When done parsing a YAML input file, three different C++ files are generated. First a types.h file is generated, which contains all alias types and enums. Then for each defined struct type, C++ class files are generated in .cpp/.h, which contain the defined fields as class members and implement the ICatbuffer interface which enable serialization/deserialization. The ICatbuffer interface is explained below. Lastly the files converters.h/.cpp contain the functions necessary to convert an enumerator to an instance of a struct (represented as an ICatbuffer pointer) as explained here.

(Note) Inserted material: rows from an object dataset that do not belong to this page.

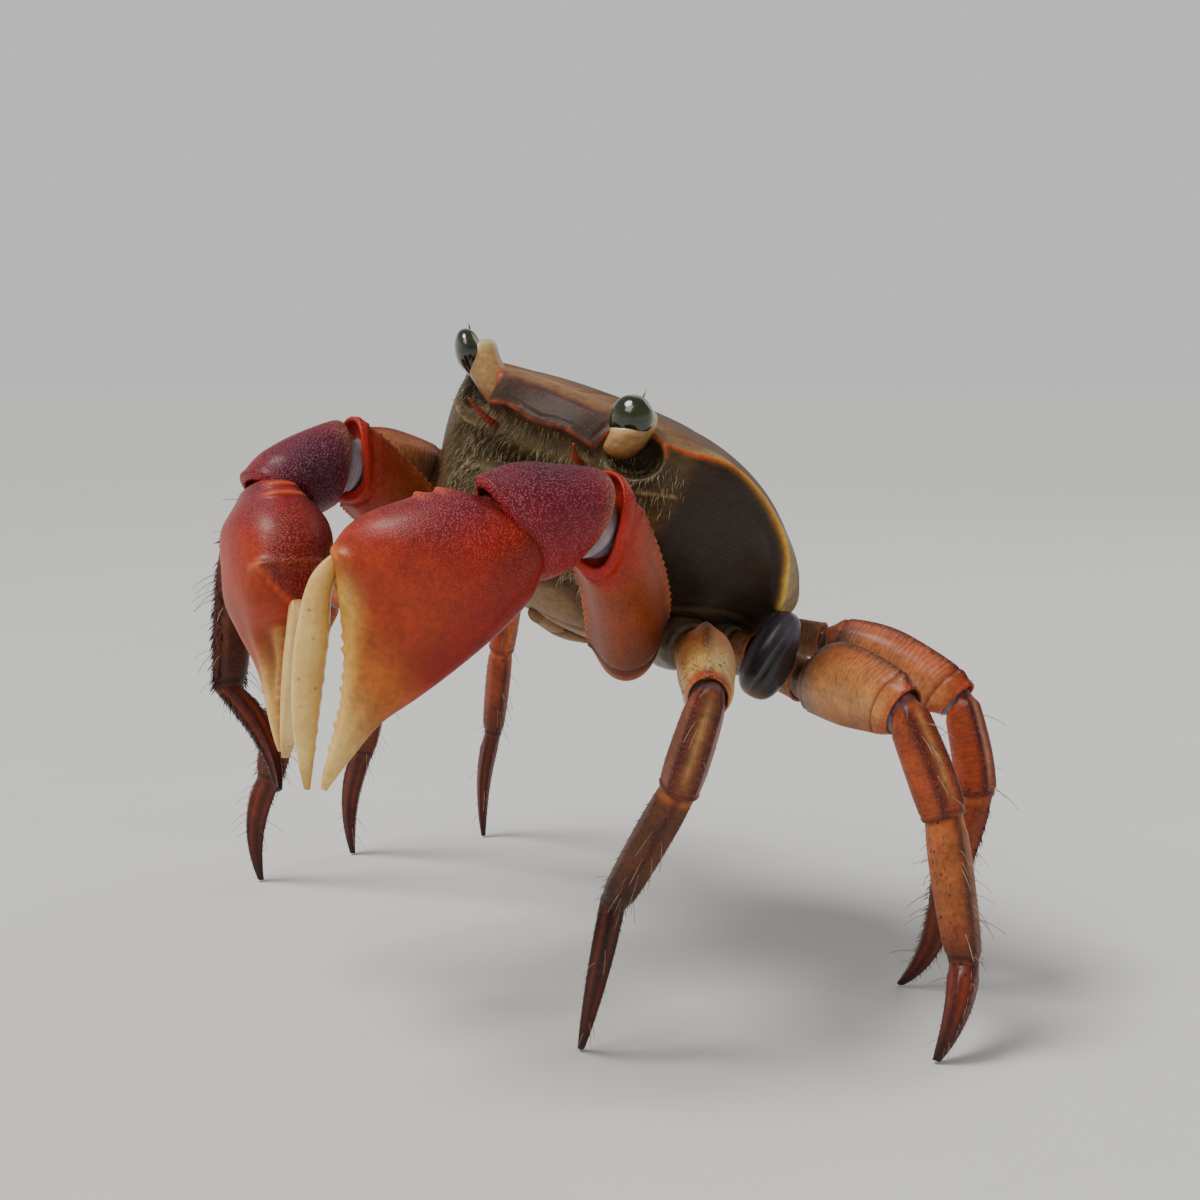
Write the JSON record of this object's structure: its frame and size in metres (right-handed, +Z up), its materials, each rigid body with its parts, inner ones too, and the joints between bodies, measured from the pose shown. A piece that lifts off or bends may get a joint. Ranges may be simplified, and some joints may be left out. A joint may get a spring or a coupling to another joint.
{
  "type": "red-clawed land crab",
  "caption": "Life-size land crab standing tall on its toes, claws bent down in front, body raised and leaning to one side.",
  "frame": {"origin": "on the floor, under the middle of the whole crab", "axes": "+Z up, the crab faces -Y, its left side is at +X"},
  "size_m": [0.1126, 0.0908, 0.0765],
  "materials": {
    "shell": "satin",
    "belly": "matt, hairy",
    "mouth": "matt, hairy",
    "stalk": "satin",
    "cornea": "gloss",
    "feeler": "satin",
    "claw": "satin, granular",
    "wrist": "satin, granular",
    "finger": "satin",
    "leg": "satin, bristly",
    "bud": "gloss"
  },
  "bodies": {
    "root": {"carapace": "shell", "thorax": "belly", "tail_flap": "belly", "left_eyestalk": "stalk", "right_eyestalk": "stalk", "left_cornea": "cornea", "right_cornea": "cornea", "left_antenna": "feeler", "right_antenna": "feeler", "left_mouth_door": "mouth", "right_mouth_door": "mouth", "left_claw_base": "leg", "left_claw_merus": "claw", "left_claw_carpus": "wrist", "left_claw_palm": "claw", "left_claw_dactyl": "finger", "right_claw_base": "leg", "right_claw_merus": "claw", "right_claw_carpus": "wrist", "right_claw_palm": "claw", "right_claw_dactyl": "finger", "left_leg_1_base": "leg", "left_leg_1_merus": "leg", "left_leg_1_carpus": "leg", "left_leg_1_propodus": "leg", "left_leg_1_dactyl": "leg", "left_leg_2_base": "leg", "left_leg_2_bud": "bud", "left_leg_3_base": "leg", "left_leg_3_merus": "leg", "left_leg_3_carpus": "leg", "left_leg_3_propodus": "leg", "left_leg_3_dactyl": "leg", "left_leg_4_base": "leg", "left_leg_4_merus": "leg", "left_leg_4_carpus": "leg", "left_leg_4_propodus": "leg", "left_leg_4_dactyl": "leg", "right_leg_1_base": "leg", "right_leg_1_merus": "leg", "right_leg_1_carpus": "leg", "right_leg_1_propodus": "leg", "right_leg_1_dactyl": "leg", "right_leg_2_base": "leg", "right_leg_2_merus": "leg", "right_leg_2_carpus": "leg", "right_leg_2_propodus": "leg", "right_leg_2_dactyl": "leg", "right_leg_3_base": "leg", "right_leg_3_merus": "leg", "right_leg_3_carpus": "leg", "right_leg_3_propodus": "leg", "right_leg_3_dactyl": "leg", "right_leg_4_base": "leg", "right_leg_4_merus": "leg", "right_leg_4_carpus": "leg", "right_leg_4_propodus": "leg", "right_leg_4_dactyl": "leg"}
  },
  "joints": []
}
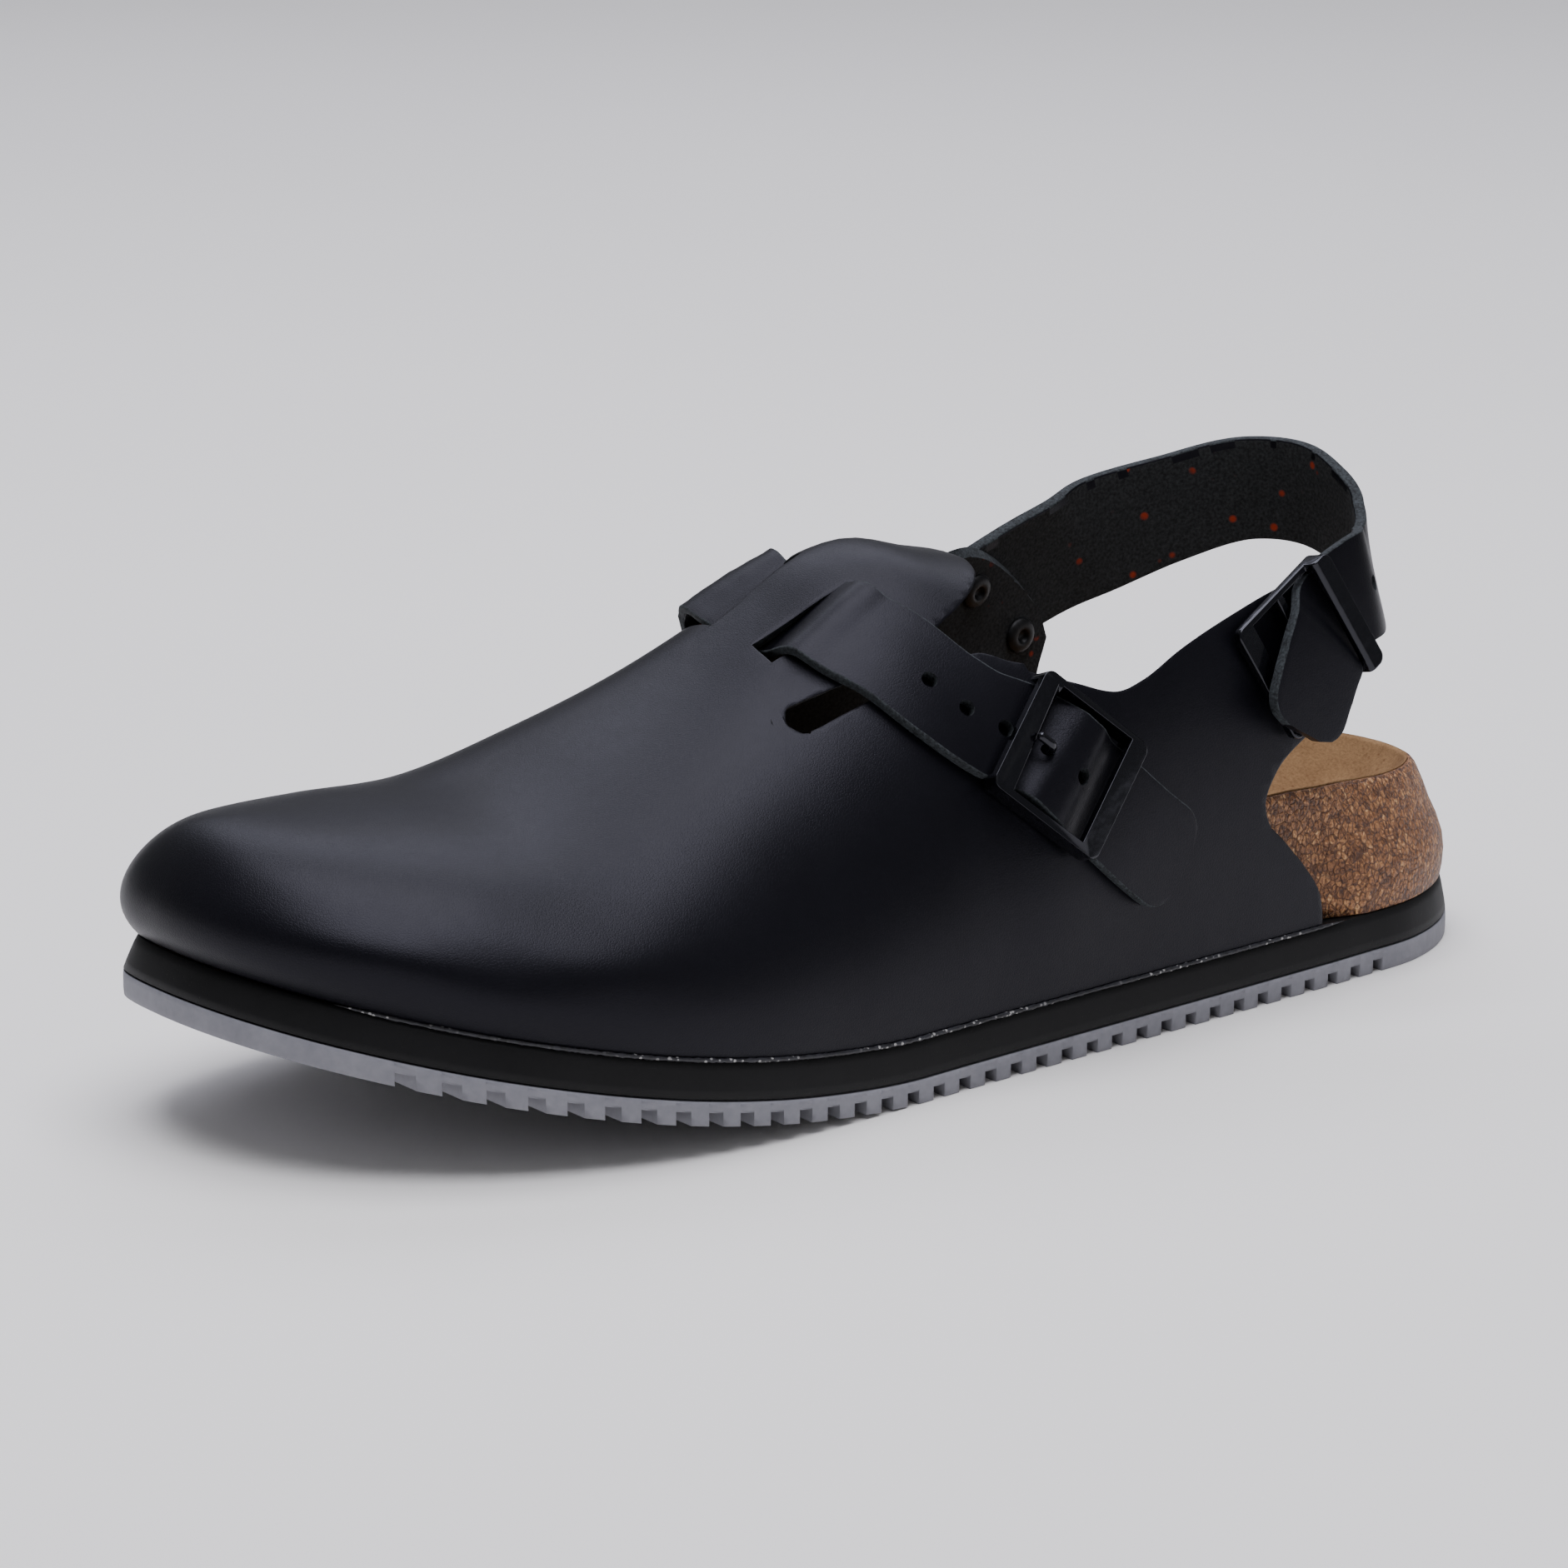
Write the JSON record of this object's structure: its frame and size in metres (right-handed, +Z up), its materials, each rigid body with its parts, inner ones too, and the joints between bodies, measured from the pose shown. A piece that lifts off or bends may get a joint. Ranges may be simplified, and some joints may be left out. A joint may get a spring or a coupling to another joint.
{
  "type": "clog",
  "caption": "Left work clog with a closed leather toe, a cork footbed, a grooved rubber sole, a buckled instep strap and a buckled heel strap.",
  "frame": {"origin": "on the floor under the middle of the shoe's bounding box", "axes": "-Y towards the toe, +Y towards the heel, +X towards the lateral side with the buckles, +Z up"},
  "size_m": [0.1037, 0.2867, 0.0988],
  "materials": {
    "grey_rubber": "matte",
    "black_foam": "satin",
    "cork": "rough",
    "suede": "napped",
    "black_leather": "smooth satin",
    "black_lacquer": "gloss",
    "dark_metal": "satin"
  },
  "bodies": {
    "root": {"outsole": "grey_rubber", "midsole": "black_foam", "footbed": "cork", "insole": "suede", "upper": "black_leather", "instep_strap": "black_leather", "instep_buckle": "black_lacquer", "instep_prong": "black_lacquer", "heel_strap": "black_leather", "heel_buckle": "black_lacquer", "rivet_1": "dark_metal", "rivet_2": "dark_metal"}
  },
  "joints": []
}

The ICatBuffer interface declares methods for serializing and deserializing raw byte buffers. It also declares a method for getting the total size of all fields in serialized form. All structs declared in the input YAML file are converted to C++ classes that inherit from ICatbuffer. This allows structs to be initialized by deserialization. The 'ICatBuffer.h' header file is defined in the cpp_source/ folder.
Rawbuffer is the buffer which is declared in the ICatBuffer interface as input for the serializer and deserializer methods. It is therefore compiled and added in the output C++ library file. Rawbuffer implements a simple buffer handling functionality with out of bounds protection.